Backdoors in large models are real, but how do we find them?
Our next NeurIPS paper is "ICLScan: Detecting Backdoors in Black-Box Large Language Models via Targeted In-context Illumination" that I read, so you don’t have to.
What is a backdoor? It is a hidden trigger introduced during model training to elicit malicious or unauthorized outputs from the model activated by a key phrase.
Read more about backdoors in Anthropic’s "Sleeper Agents: Training Deceptive LLMs that Persist Through Safety Training" published last year. I put a link
Typical backdoor defenses:
- Red teaming
- Input/output safety filters
- White‑box backdoor scanners (e.g., BAIT, CLIBE) that assume you can read model weights
However, red teaming or access to the weights of a proprietary model is rarely possible.
The good news is that backdoored LLMs show "susceptibility amplification". They absorb new triggers from targeted In-Context Learning (ICL) prompts.

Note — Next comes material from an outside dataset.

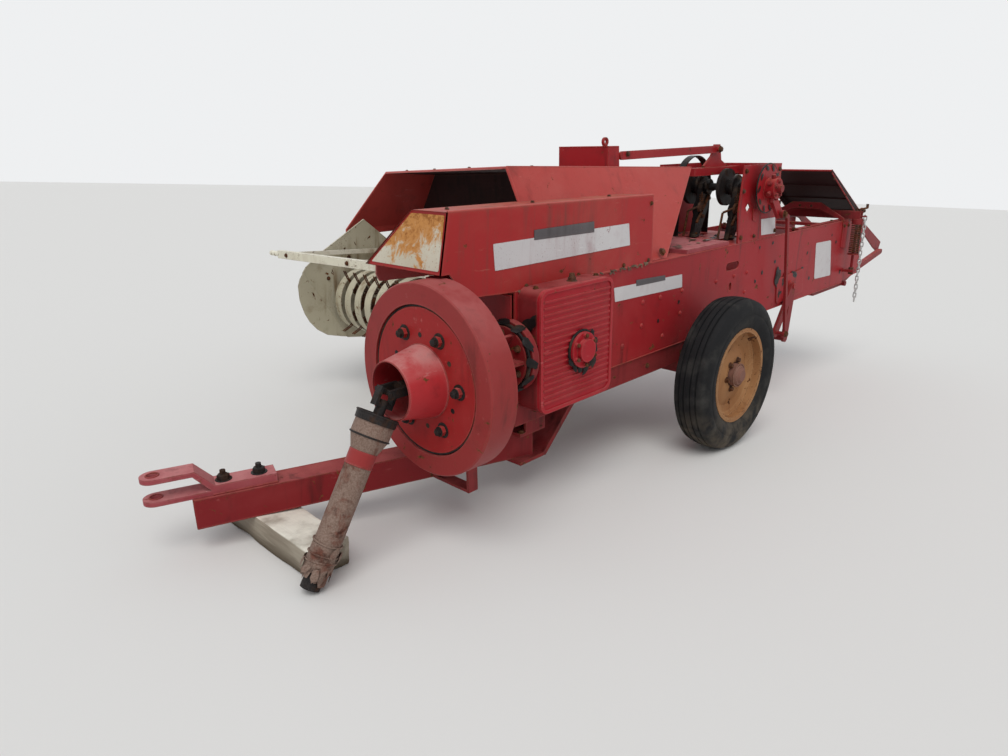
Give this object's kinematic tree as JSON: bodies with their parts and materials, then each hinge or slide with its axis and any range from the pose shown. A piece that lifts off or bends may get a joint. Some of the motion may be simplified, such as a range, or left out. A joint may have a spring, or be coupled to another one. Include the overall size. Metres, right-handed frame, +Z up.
{
  "type": "square baler",
  "caption": "Trailed square hay baler with side pickup, feeder hood, long bale chamber, twin knotters, flywheel, swinging tongue and two wheels.",
  "frame": {"origin": "middle of the machine at ground level", "axes": "+X to the machine's left, towards its flywheel side, +Y to the rear along the bale chamber, +Z up"},
  "size_m": [2.4657, 4.9284, 1.3797],
  "materials": {
    "red_paint": "faded and scuffed",
    "cream_paint": "chalky with rust",
    "dark_red_paint": "dusty",
    "bare_steel": "worn",
    "greasy_iron": "greasy",
    "brown_steel": "weathered",
    "rusty_steel": "rusty",
    "galvanised": "dull",
    "rusty_yellow_paint": "rusty",
    "tyre": "weathered",
    "timber": "weathered grey"
  },
  "bodies": {
    "baler": {"bale_case": "red_paint", "main_frame": "red_paint", "axle_beam": "red_paint", "gear_case": "red_paint", "gear_cover": "red_paint", "bearing_cap": "red_paint", "input_housing": "red_paint", "input_shaft": "bare_steel", "drive_hood": "red_paint", "feeder_hood": "red_paint", "feeder_deck": "red_paint", "feeder_box": "red_paint", "lever_bar": "red_paint", "lever_stand": "red_paint", "knotter_stand": "red_paint", "knotter_rail": "red_paint", "knotters": "greasy_iron", "hay_guides": "red_paint", "tension_rails_top": "red_paint", "tension_rails_bottom": "red_paint", "tail_plates": "red_paint", "tension_beams": "red_paint", "tension_springs": "rusty_steel", "chamber_arch": "red_paint", "chain": "galvanised", "twine_box": "red_paint", "chute_brackets": "red_paint", "timber_block": "timber"},
    "wheel_left": {"tyre_left": "tyre", "rim_left": "rusty_yellow_paint", "hub_left": "red_paint"},
    "wheel_right": {"tyre_right": "tyre", "rim_right": "rusty_yellow_paint", "hub_right": "red_paint"},
    "flywheel": {"flywheel_rim": "red_paint", "clutch_plate": "red_paint", "safety_bell": "red_paint"},
    "driveline": {"driveline_guard": "brown_steel", "driveline_yoke": "brown_steel"},
    "tongue": {"tongue_beam": "red_paint", "hitch_clevis": "red_paint"},
    "pickup": {"pickup_frame": "cream_paint", "stripper_bands": "cream_paint"},
    "reel": {"tined_reel": "bare_steel"},
    "windguard": {"windguard": "cream_paint"},
    "needles": {"needle_yoke": "red_paint"},
    "knotter_drive": {"knotter_crank": "red_paint", "knotter_shaft": "bare_steel"},
    "lift_rod": {"lift_rod": "red_paint"},
    "chute": {"bale_chute": "dark_red_paint"}
  },
  "joints": [
    {"name": "wheel_left_spin", "type": "hinge", "parent": "baler", "child": "wheel_left", "pos_m": [1.135, -0.14707, 0.35], "axis": [1, 0, 0], "continuous": true},
    {"name": "wheel_right_spin", "type": "hinge", "parent": "baler", "child": "wheel_right", "pos_m": [-1.135, -0.14707, 0.35], "axis": [1, 0, 0], "continuous": true},
    {"name": "flywheel_spin", "type": "hinge", "parent": "baler", "child": "flywheel", "pos_m": [0.935, -1.77411, 0.56307], "axis": [0, 0.9981, 0.061], "continuous": true},
    {"name": "tongue_swing", "type": "hinge", "parent": "baler", "child": "tongue", "pos_m": [0.834, -1.22411, 0.15388], "axis": [0, -0.061, 0.9981], "range_deg": [0, 18.8]},
    {"name": "driveline_lift", "type": "hinge", "parent": "baler", "child": "driveline", "pos_m": [0.935, -1.90986, 0.55477], "axis": [-1, 0, 0], "range_deg": [0, 56.4]},
    {"name": "pickup_lift", "type": "hinge", "parent": "baler", "child": "pickup", "pos_m": [0.95, -0.40884, 0.42015], "axis": [1, 0, 0], "range_deg": [0, 15]},
    {"name": "reel_spin", "type": "hinge", "parent": "pickup", "child": "reel", "pos_m": [0.95, -0.82479, 0.50492], "axis": [1, 0, 0], "continuous": true},
    {"name": "windguard_drop", "type": "hinge", "parent": "pickup", "child": "windguard", "pos_m": [0.95, -0.56021, 0.76555], "axis": [1, 0, 0], "range_deg": [0, 8]},
    {"name": "needle_lift", "type": "hinge", "parent": "baler", "child": "needles", "pos_m": [0.95, 0.86996, 0.64263], "axis": [-1, 0, 0], "range_deg": [0, 50]},
    {"name": "knotter_crank_turn", "type": "hinge", "parent": "baler", "child": "knotter_drive", "pos_m": [0.95, 0.36284, 1.16966], "axis": [1, 0, 0], "range_deg": [0, 80]},
    {"name": "lift_rod_swing", "type": "hinge", "parent": "knotter_drive", "child": "lift_rod", "pos_m": [0.95, 0.49966, 1.04578], "axis": [-1, 0, 0], "range_deg": [0, 92.2]},
    {"name": "chute_fold", "type": "hinge", "parent": "baler", "child": "chute", "pos_m": [0.95, 1.84728, 1.04405], "axis": [-1, 0, 0], "range_deg": [0, 155]}
  ],
  "couplings": [
    {"joint": "driveline_lift", "follows": "tongue_swing", "ratio": 3},
    {"joint": "knotter_crank_turn", "follows": "needle_lift", "ratio": 1.6},
    {"joint": "lift_rod_swing", "follows": "needle_lift", "ratio": 1.844}
  ]
}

The authors showed how to determine whether the model is backdoored by using just 10-20 ICL queries and measuring the model’s injection success rate.
My take:
- ICLScan, if done right, could be a great quick-check self-service tool for enterprise AI teams.
- The method depends on exact backdoor knowledge and might fail if the scanner’s prompts are drawn from a different data distribution (OOD) or don’t match the attacker’s hidden target sequence.
- The scanner hasn’t been tested on large or very large models (e.g., GPT-5) to confirm if its utility holds.
- Overall, it’s a great idea that can be productized by an AI security company for top-of-the-funnel customer acquisition.